• **JOB**
Output all of the data below exactly as given.

• **DATA SECTION**

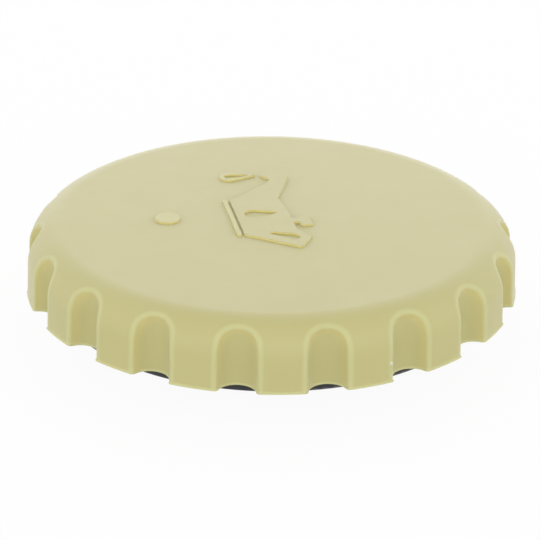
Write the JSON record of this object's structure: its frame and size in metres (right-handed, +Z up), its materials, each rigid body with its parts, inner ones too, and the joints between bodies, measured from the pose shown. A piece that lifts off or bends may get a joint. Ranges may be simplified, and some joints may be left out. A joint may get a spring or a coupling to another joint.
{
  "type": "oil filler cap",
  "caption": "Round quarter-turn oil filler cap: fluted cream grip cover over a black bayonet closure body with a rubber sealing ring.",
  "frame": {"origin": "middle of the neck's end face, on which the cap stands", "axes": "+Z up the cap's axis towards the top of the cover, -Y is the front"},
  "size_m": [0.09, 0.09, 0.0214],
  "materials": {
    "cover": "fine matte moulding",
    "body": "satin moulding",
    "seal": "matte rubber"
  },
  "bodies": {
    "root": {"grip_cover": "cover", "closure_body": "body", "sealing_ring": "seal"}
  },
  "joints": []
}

• **SOLUTION TO THE EXERCISE**
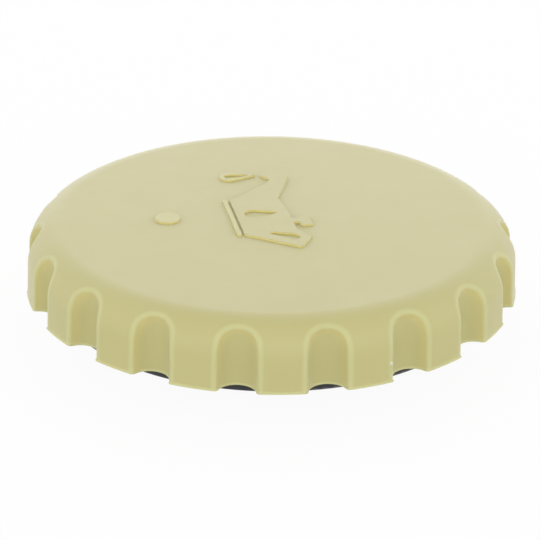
Write the JSON record of this object's structure: its frame and size in metres (right-handed, +Z up), its materials, each rigid body with its parts, inner ones too, and the joints between bodies, measured from the pose shown. A piece that lifts off or bends may get a joint. Ranges may be simplified, and some joints may be left out. A joint may get a spring or a coupling to another joint.
{
  "type": "oil filler cap",
  "caption": "Round quarter-turn oil filler cap: fluted cream grip cover over a black bayonet closure body with a rubber sealing ring.",
  "frame": {"origin": "middle of the neck's end face, on which the cap stands", "axes": "+Z up the cap's axis towards the top of the cover, -Y is the front"},
  "size_m": [0.09, 0.09, 0.0214],
  "materials": {
    "cover": "fine matte moulding",
    "body": "satin moulding",
    "seal": "matte rubber"
  },
  "bodies": {
    "root": {"grip_cover": "cover", "closure_body": "body", "sealing_ring": "seal"}
  },
  "joints": []
}